You asked me how to avoid the overhead of Electron and I suggested you try αcτµαlly pδrταblε εxεcµταblε since the distributables are 10,000x smaller. If it's not possible to meet your requirements using a command line c program, or a web application that runs in the browser, then could you help me understand why you need electron?
I'm not advocating for Electron... I think either you're misunderstanding me or we're misunderstanding each other (quite possible as well).
I'm advocating for some small cross-platform cross-language API / runtime / framework (not sure what it looks like, but since most languages are targetting WASM (if this is what's making you think I'm advocating for Electron... then you missed my commentary about people making stand alone WASM runtimes) as opposed to solutions that are platform or language specific, and when I say platform specific lump in web (which means Electron too) in that bucket.
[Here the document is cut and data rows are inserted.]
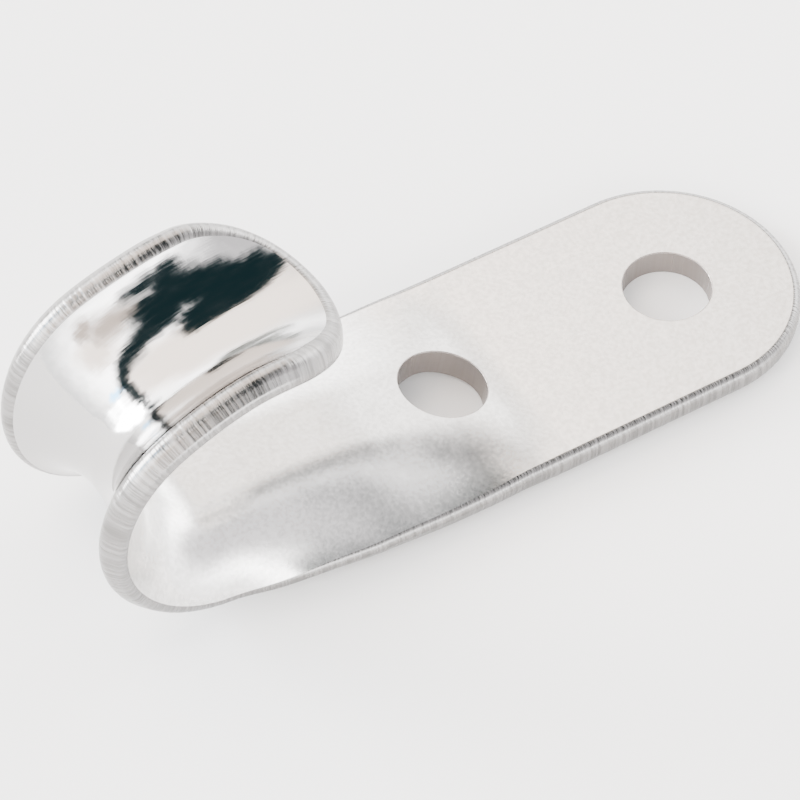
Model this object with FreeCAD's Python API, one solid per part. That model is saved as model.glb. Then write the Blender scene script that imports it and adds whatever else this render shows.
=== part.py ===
import FreeCAD, Part
import math
import os

# A fairlead hook: one piece of stainless sheet, punched, pressed to shape and linished along its edge.
# The frame is in millimetres. Z = 0 is the face that rests on the deck, the origin lies midway between
# the two screw holes, +X runs along the plate to its round end, and the hook rises at -X.
# "Along" is the distance along the strip, from the hole beside the hook towards the tip of the tongue.

SHEET = 2.1                 # thickness of the sheet
PLATE_WIDTH = 19.2
HOLE_DIAMETER = 6.4
HOLE_PITCH = 19.0
EDGE_ROUND = 0.6            # radius along the edge of the upper face
UNDER_ROUND = 1.0           # radius along the edge of the lower face

STRIP_START = -6.0          # where the flat plate hands over to the shaped strip
BEND_START = 21.4

# The line of the strip's upper face. On the crown: (where it begins, degrees it turns, radius). After
# that the bend and tongue, up to the tip: (radius, degrees).
CROWN_TURNS = [(-5.0, 10.5, 14.0), (7.0, -4.5, 40.0)]
BEND_ARCS = [(5.0, 148.0), (18.5, 15.0), (60.0, 8.0)]

# Cross-sections: (along, half width, depth of the rolled edge, half flat width, roundness). Roundness is
# 2 for an edge that rolls down in a circular arc, and less where it breaks down sharply beside the flat.
CROWN_STATIONS = [
    (-4.6, 9.6, 0.0, 4.3, 1.4),
    (-1.8, 9.65, 0.35, 3.6, 1.4),
    (1.8, 9.8, 1.15, 2.3, 1.35),
    (5.3, 9.85, 1.85, 2.0, 1.35),
    (10.1, 9.75, 2.6, 1.9, 1.4),
    (14.0, 9.4, 3.15, 1.9, 1.5),
    (18.0, 8.8, 4.0, 2.2, 1.7),
]
# The same on the bend and tongue, with "along" as a fraction of their length.
BEND_STATIONS = [
    (0.00, 8.15, 4.4, 2.3, 1.85),
    (0.24, 8.1, 4.2, 0.4, 1.8),
    (0.45, 8.2, 4.4, 0.4, 1.7),
    (0.65, 8.1, 4.4, 0.4, 1.7),
    (0.82, 8.1, 3.6, 0.4, 1.7),
    (1.00, 7.8, 1.2, 0.4, 1.7),
]

TIP_LENGTH = 7.0            # how far the rounded tip reaches back along the tongue
SECTION_STEP = 1.5          # spacing of the cross-sections that the surface passes through

HOOK_HOLE_X = -HOLE_PITCH / 2
END_HOLE_X = HOLE_PITCH / 2
QUARTER_ROUND = 0.5523      # length of a cubic handle that draws a quarter circle of radius 1
NODE = "fairlead_hook"


def strip_segments():
    """The line of the strip's upper face as (length, curvature), straight runs and arcs in turn."""
    segments = []
    place = STRIP_START
    for start, degrees, radius in CROWN_TURNS:
        length = radius * math.radians(abs(degrees))
        segments.append((start - place, 0.0))
        segments.append((length, math.radians(degrees) / length))
        place = start + length
    segments.append((BEND_START - place, 0.0))
    for radius, degrees in BEND_ARCS:
        segments.append((radius * math.radians(degrees), 1.0 / radius))
    return segments


def tip_along():
    return STRIP_START + sum(length for length, curvature in strip_segments())


def strip_point(along):
    """The point on the upper face at mid-width, and the angle that the strip has turned through."""
    x, z, angle = HOOK_HOLE_X - STRIP_START, SHEET, 0.0
    left = along - STRIP_START
    for length, curvature in strip_segments():
        step = min(left, length)
        turned = angle + step * curvature
        if curvature:
            x -= (math.sin(turned) - math.sin(angle)) / curvature
            z += (math.cos(angle) - math.cos(turned)) / curvature
        else:
            x -= step * math.cos(angle)
            z += step * math.sin(angle)
        angle = turned
        left -= step
        if left <= 0:
            break
    return x, z, angle


def profile_table():
    """All cross-section stations with their true distance along the strip."""
    bent = tip_along() - BEND_START
    rows = [(STRIP_START,) + CROWN_STATIONS[0][1:]] + CROWN_STATIONS
    for fraction, *shape in BEND_STATIONS:
        rows.append((BEND_START + fraction * bent, *shape))
    return rows


def smooth_value(xs, ys, x):
    """Value at x of a cubic curve through the points that never overshoots them."""
    steps = [(y1 - y0) / (x1 - x0) for x0, x1, y0, y1 in zip(xs, xs[1:], ys, ys[1:])]
    slopes = [steps[0]]
    for before, after in zip(steps, steps[1:]):
        same_way = before * after > 0
        slopes.append(2 * before * after / (before + after) if same_way else 0.0)
    slopes.append(steps[-1])
    index = 0
    while index < len(steps) - 1 and x > xs[index + 1]:
        index += 1
    width = xs[index + 1] - xs[index]
    t = (x - xs[index]) / width
    start = (1 + 2 * t) * (1 - t) ** 2 * ys[index] + t * (1 - t) ** 2 * width * slopes[index]
    end = t * t * (3 - 2 * t) * ys[index + 1] + t * t * (t - 1) * width * slopes[index + 1]
    return start + end


def profile(along):
    """Half width, depth of the rolled edge, half flat width and roundness of the strip."""
    rows = profile_table()
    distances = [row[0] for row in rows]
    return [smooth_value(distances, [row[k] for row in rows], along) for k in (1, 2, 3, 4)]


def rolled_handles(flat, up, end, roll):
    """Control points of the rolled part: level at the flat middle, and turned down by roll at its end."""
    share = 4.0 / 3.0 * math.tan(roll / 4) / math.tan(roll / 2)
    corner = end[0] - (up - end[1]) / math.tan(roll)
    return [
        (flat, up),
        (flat + share * (corner - flat), up),
        (end[0] + share * (corner - end[0]), end[1] + share * (up - end[1])),
        end,
    ]


def corner_handles(radius, start, along_start, end, along_end):
    """Control points of a rounded corner that leaves and arrives along the two directions given."""
    reach = QUARTER_ROUND * radius
    first = (start[0] + reach * along_start[0], start[1] + reach * along_start[1])
    last = (end[0] - reach * along_end[0], end[1] - reach * along_end[1])
    return [start, first, last, end]


def half_section(half_width, depth, flat, roundness):
    """Right half of the cross-section, from the middle of the upper face round to the lower face."""
    roll = roundness * math.atan(depth / (half_width - flat))
    down = (-math.sin(roll), -math.cos(roll))
    outward = (math.cos(roll), -math.sin(roll))
    inward = (-outward[0], -outward[1])
    edge = [(half_width + drop * down[0], -depth + drop * down[1])
            for drop in (0.0, EDGE_ROUND, SHEET - UNDER_ROUND, SHEET)]
    upper_end = (edge[0][0] + EDGE_ROUND * inward[0], edge[0][1] + EDGE_ROUND * inward[1])
    lower_end = (edge[3][0] + UNDER_ROUND * inward[0], edge[3][1] + UNDER_ROUND * inward[1])
    if depth > 0:
        upper = rolled_handles(flat, 0.0, upper_end, roll)
        lower = rolled_handles(flat, -SHEET, lower_end, roll)
    else:
        upper = [(flat, 0.0), upper_end]
        lower = [(flat, -SHEET), lower_end]
    return [
        [(0.0, 0.0), (flat, 0.0)],
        upper,
        corner_handles(EDGE_ROUND, upper_end, outward, edge[1], down),
        [edge[1], edge[2]],
        corner_handles(UNDER_ROUND, edge[2], down, lower_end, inward),
        lower[::-1],
        [(flat, -SHEET), (0.0, -SHEET)],
    ]


def make_edge(points):
    if len(points) == 2:
        return Part.LineSegment(points[0], points[1]).toShape()
    curve = Part.BezierCurve()
    curve.setPoles(points)
    return curve.toShape()


def section_edges(pieces, along):
    """Edges at right angles to the strip's line, from pieces in (across, up) coordinates."""
    x, z, angle = strip_point(along)
    edges = []
    for piece in pieces:
        points = [FreeCAD.Vector(x + up * math.sin(angle), across, z + up * math.cos(angle))
                  for across, up in piece]
        edges.append(make_edge(points))
    return edges


def section_wire(along):
    """Closed cross-section of the strip."""
    right = half_section(*profile(along))
    left = [[(-across, up) for across, up in piece[::-1]] for piece in right[::-1]]
    return Part.Wire(section_edges(right + left, along))


def make_hook():
    """The crown, bend and tongue, as one surface through evenly spaced cross-sections."""
    length = tip_along() - STRIP_START
    count = math.ceil(length / SECTION_STEP)
    wires = [section_wire(STRIP_START + length * index / count) for index in range(count + 1)]
    return Part.makeLoft(wires, True, False)


def tip_waste():
    """What is trimmed from the end of the tongue to leave a half-oval tip."""
    tip_x, tip_z, angle = strip_point(tip_along())
    half_width = profile(tip_along() - TIP_LENGTH)[0]
    base = tip_x - TIP_LENGTH
    height = 4 * SHEET + 6
    bottom = tip_z - height / 2
    block = Part.makeBox(3 * TIP_LENGTH, 4 * half_width, height, FreeCAD.Vector(base, -2 * half_width, bottom))
    oval = Part.Ellipse(FreeCAD.Vector(base, half_width, bottom), FreeCAD.Vector(base + TIP_LENGTH, 0, bottom),
                        FreeCAD.Vector(base, 0, bottom))
    keep = Part.Face(Part.Wire(oval.toShape())).extrude(FreeCAD.Vector(0, 0, height))
    return block.cut(keep)


def make_plate():
    """The flat mounting plate: a straight run of the cross-section and a round end about the end hole."""
    strip_x = HOOK_HOLE_X - STRIP_START
    run = FreeCAD.Vector(END_HOLE_X - strip_x, 0, 0)
    straight = Part.Face(section_wire(STRIP_START)).extrude(run)
    inside = HOLE_DIAMETER / 4
    ring = half_section(*profile(STRIP_START))[1:-1]
    top, bottom = ring[0][0], ring[-1][-1]
    ring += [[bottom, (inside, -SHEET)], [(inside, -SHEET), (inside, 0.0)], [(inside, 0.0), top]]
    half = Part.Face(Part.Wire(section_edges(ring, STRIP_START)))
    half.translate(run)
    round_end = half.revolve(FreeCAD.Vector(END_HOLE_X, 0, 0), FreeCAD.Vector(0, 0, -1), 180)
    return [straight, round_end]


def screw_hole(x):
    return Part.makeCylinder(HOLE_DIAMETER / 2, 4 * SHEET, FreeCAD.Vector(x, 0, -SHEET))


def make_fairlead_hook():
    straight, round_end = make_plate()
    body = straight.multiFuse([round_end, make_hook().cut(tip_waste())])
    for x in (HOOK_HOLE_X, END_HOLE_X):
        body = body.cut(screw_hole(x))
    return body.removeSplitter()


os.makedirs("parts", exist_ok=True)
part = make_fairlead_hook()
part.exportStep("parts/" + NODE + ".step")
print(NODE, "valid", part.isValid(), "solids", len(part.Solids), "volume", round(part.Volume), "mm3")
print("box", part.BoundBox)
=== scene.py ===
import math
import bpy
import numpy as np
from mathutils import Matrix, Vector


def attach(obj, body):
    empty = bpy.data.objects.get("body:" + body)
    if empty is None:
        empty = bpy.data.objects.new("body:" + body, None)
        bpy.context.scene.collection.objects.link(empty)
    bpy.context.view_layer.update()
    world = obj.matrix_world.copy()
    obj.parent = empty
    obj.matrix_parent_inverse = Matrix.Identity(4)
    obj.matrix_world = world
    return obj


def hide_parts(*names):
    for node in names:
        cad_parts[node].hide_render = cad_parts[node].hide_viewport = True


# A fairlead hook pressed from stainless sheet, in the CAD model's frame. Shapes are worked out in
# millimetres and turned into metres at the end. "Along" runs along the strip from the hole beside the
# hook to the tip of the tongue, and is negative on the plate. "Across" is the distance from mid-width.

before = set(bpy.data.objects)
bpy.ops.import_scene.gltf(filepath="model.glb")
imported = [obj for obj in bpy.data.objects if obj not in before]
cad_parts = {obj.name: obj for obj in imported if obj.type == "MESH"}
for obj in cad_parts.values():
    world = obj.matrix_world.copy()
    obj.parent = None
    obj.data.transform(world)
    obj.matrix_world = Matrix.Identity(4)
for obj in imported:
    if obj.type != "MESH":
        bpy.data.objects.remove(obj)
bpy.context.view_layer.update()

MM = 0.001
MICRON = 0.001 * MM

# ---- the strip, with the same values as the CAD part -------------------------------------------------
SHEET = 2.1
PLATE_WIDTH = 19.2
HOLE_RADIUS = 3.2
HOLE_PITCH = 19.0
EDGE_ROUND = 0.6            # radius along the edge of the upper face
UNDER_ROUND = 1.0           # radius along the edge of the lower face
HOLE_ROUND = 0.08           # radius along the rims of the screw holes
STRIP_START = -6.0          # where the flat plate hands over to the shaped strip
BEND_START = 21.4

# The line of the strip's upper face. On the crown: (where it begins, degrees it turns, radius). After
# that the bend and tongue, up to the tip: (radius, degrees).
CROWN_TURNS = [(-5.0, 10.5, 14.0), (7.0, -4.5, 40.0)]
BEND_ARCS = [(5.0, 148.0), (18.5, 15.0), (60.0, 8.0)]

# Cross-sections: (along, half width, depth of the rolled edge, half flat width, roundness). Roundness is
# 2 for an edge that rolls down in a circular arc, and less where it breaks down sharply beside the flat.
CROWN_STATIONS = [
    (-4.6, 9.6, 0.0, 4.3, 1.4),
    (-1.8, 9.65, 0.35, 3.6, 1.4),
    (1.8, 9.8, 1.15, 2.3, 1.35),
    (5.3, 9.85, 1.85, 2.0, 1.35),
    (10.1, 9.75, 2.6, 1.9, 1.4),
    (14.0, 9.4, 3.15, 1.9, 1.5),
    (18.0, 8.8, 4.0, 2.2, 1.7),
]
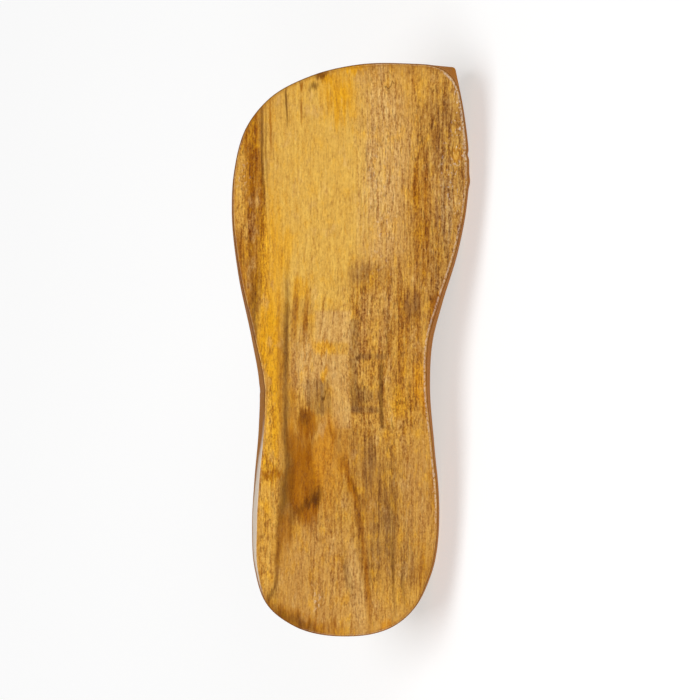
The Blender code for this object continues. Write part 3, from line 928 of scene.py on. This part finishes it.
# %% The figure over them
FIGURE_MARKS = (
    ("knot", 253.3, -16.7, 3.6, 3.6, 0, 0.8, 0.0, "umber", 0.7),
    ("brown beside the knot", 258.3, -13.6, 4, 6, 0, 0.5, 0.1, "umber", 0.6),
    ("amber spot of the toe", 250, -2.8, 8, 5, 0, 0.6, 0.1, "sapwood", 0.85),
    ("amber spot at the toe rim", 261, 1.6, 4, 6, 0, 0.5, 0.1, "sapwood", 0.8),
    ("amber spot by the knot", 255.6, -10, 4, 4, 0, 0.6, 0.1, "sapwood", 0.8),
    ("amber streak of the ball", 182, -28.5, 12, 4, 0, 0.6, 0.1, "sapwood", 0.6),
    ("outer line", 223, -40.6, 46, 1.5, -1, 0.6, 0.0, "umber", 0.65),
    ("outer line, second", 226, -38.9, 38, 1.0, -1, 0.6, 0.0, "umber", 0.4),
    ("outer line, third", 236, -37.0, 26, 0.9, -1, 0.6, 0.0, "russet", 0.75),
    ("dash at the fourth toe", 244, -29.3, 18, 1.0, 0, 0.6, 0.0, "umber", 0.75),
    ("dash at the third toe", 254, -22.2, 5, 1.2, 0, 0.6, 0.0, "russet", 0.9),
    ("dash at the third toe, long", 242, -22.5, 12, 1.0, 0, 0.6, 0.0, "russet", 0.6),
    ("dash in the heart", 221, 7, 9, 1.0, 0, 0.6, 0.0, "umber", 0.4),
    ("dash across the toe", 253, 18, 1.0, 4.5, 0, 0.6, 0.0, "umber", 0.7),
    ("amber patch of the waist", 133, -12, 6, 9, 12, 0.5, 0.1, "sapwood", 0.7),
    ("amber spot of the waist", 121, -11.4, 5, 3.2, 0, 0.5, 0.0, "sapwood", 0.75),
    ("amber patch, inner waist", 106, 23, 9, 8, 0, 0.6, 0.2, "sapwood", 0.5),
    ("amber patch, inner edge", 115, 32.5, 18, 6, 0, 0.6, 0.15, "amber", 0.6),
    ("dark spot of the grey block", 111, -11.8, 2.2, 2.0, 0, 0.6, 0.0, "umber", 0.8),
    ("dark spot of the cross band", 128, 3.8, 2.4, 1.8, 0, 0.6, 0.0, "umber", 0.8),
    ("plum patch, inner waist", 152, 28, 12, 8, 0, 0.6, 0.3, "plum", 0.7),
    ("olive line", 138, -29.3, 54, 3.0, 0, 0.8, 0.35, "umber", 0.68),
    ("line beside the strip", 98, -29.2, 50, 3.2, 0, 0.8, 0.3, "umber", 0.8),
    ("line beside the strip, heel", 64, -31.0, 36, 4.4, 5, 0.7, 0.1, "umber", 0.85),
    ("column beside the line", 101, -26.3, 24, 4.0, 0, 0.4, 0.35, "russet", 0.6),
    ("russet beside the line", 116, -26.5, 26, 4.5, 0, 0.5, 0.3, "russet", 0.35),
    ("column beside the line, amber", 96, -26.8, 10, 2.6, 0, 0.6, 0.1, "amber", 0.5),
    ("strip, olive side", 114, -31.5, 66, 3.2, 0, 0.7, 0.2, "oak", 0.45),
    ("inner heel edge, russet", 84, 38, 44, 3.5, 2, 0.6, 0.45, "russet", 0.6),
    ("flame, right half", 79, -9.0, 44, 13, 8, 0.4, 0.2, "ginger", 0.6),
    ("plum right of the flame", 77, 9, 26, 9, 0, 0.7, 0.5, "plum", 0.6),
    ("russet of the inner toe", 236, 34, 44, 10, 2, 0.7, 0.6, "russet", 0.15),
    ("pale flecks of the inner forefoot", 203, 44, 40, 14, 3, 0.7, 0.6, "tan", 0.4),
    ("plum of the inner heel", 36, 27, 34, 10, 0, 0.7, 0.6, "plum", 0.35),
    ("flame, body", 70, -21.3, 37, 16, 0, 0.2, 0.06, "russet", 0.97),
    ("flame, shoulder", 86, -22.5, 18, 11, 6, 0.35, 0.1, "russet", 0.8),
    ("flame, amber side", 79, -15.4, 18, 4.4, 0, 0.6, 0.1, "amber", 0.45),
    ("flame, left tail", 50, -29.5, 18, 7, 0, 0.5, 0.2, "russet", 0.7),
    ("brown right of the ridge", 91, -7, 14, 6, 0, 0.6, 0.3, "plum", 0.45),
    ("flame, left edge", 90, -27, 14, 4, 0, 0.6, 0.1, "russet", 0.75),
    ("flame, top", 98.5, -19.5, 13.5, 9.5, 0, 0.3, 0.05, "russet", 0.92),
    ("flame, top dark", 101, -21, 7, 5, 0, 0.6, 0.0, "umber", 0.4),
    ("flame, ridge", 89, -11.5, 26, 9, 12, 0.35, 0.08, "ginger", 0.9),
    ("flame, ridge light", 95.5, -13, 8, 3, 24, 0.6, 0.0, "tan", 0.5),
    ("flame, inner ridge", 76, -14.6, 28, 3.2, -3, 0.6, 0.1, "ginger", 0.7),
    ("flame, left side", 70, -27.6, 40, 3.4, 0, 0.6, 0.1, "umber", 0.45),
    ("flame, dark spot", 65, -16.2, 8, 5.6, 20, 0.8, 0.1, "umber", 0.8),
    ("flame, dark tail", 61, -20.5, 11, 3.6, 45, 0.6, 0.15, "umber", 0.65),
    ("flame, second tail", 56, -25, 8, 6, 30, 0.6, 0.2, "umber", 0.3),
    ("flame, tongue", 52, -18, 12, 4, 10, 0.6, 0.2, "russet", 0.3),
    ("knot off the flame", 80, -4, 9, 5, 0, 0.6, 0.1, "russet", 0.65),
    ("line off the flame", 71, -0.2, 18, 2.6, -18, 0.6, 0.0, "russet", 0.9),
    ("line off the flame, dark", 68, 1.6, 12, 1.0, -18, 0.6, 0.0, "umber", 0.5),
    ("curve right of the ridge", 94, -8.2, 11, 1.8, -19, 0.5, 0.05, "russet", 0.65),
    ("line of the outer heel", 36, -34.0, 34, 1.8, 2, 0.6, 0.0, "umber", 0.6),
    ("bend of the outer heel", 20, -36.5, 9, 2.0, 30, 0.6, 0.0, "umber", 0.55),
    ("line down the heel", 27, 7.0, 50, 2.2, -5, 0.7, 0.15, "russet", 0.75),
    ("line of the inner heel", 34, 19, 46, 1.8, -3, 0.6, 0.2, "umber", 0.5),
    ("line of the inner heel, second", 24, 24, 18, 1.4, -4, 0.6, 0.1, "umber", 0.4),
    ("dark rim of the outer heel", 8, -27, 6, 30, 30, 0.7, 0.2, "umber", 0.6),
    ("light band of the heel", 22, 2.2, 46, 7, -9, 0.5, 0.1, "tan", 0.5),
    ("soft line of the heel", 30, -1.2, 22, 2.4, -12, 0.8, 0.1, "umber", 0.35),
    ("bend of the outer heel, soft", 42, -33, 26, 5, 4, 0.8, 0.1, "russet", 0.5),
    ("line in the heel", 29, -2.5, 18, 1.5, -14, 0.6, 0.1, "umber", 0.4),
)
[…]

What most people want is to be able to use their own preferred language and do a UI without having to import a bunch of C or C++ libraries that will add additional overhead over their language.
Edit: Just saw the post you were referring to, it would of made more sense had you linked to it:
While this answers the 1 binary problem while producing a rather massive executable file larger than Electron in many cases, this still doesn't solve the problem I'm mentioning: We need a cross-platform cross-language UI solution. If you want to do away with things like Electron, you need to consider all platforms and all languages.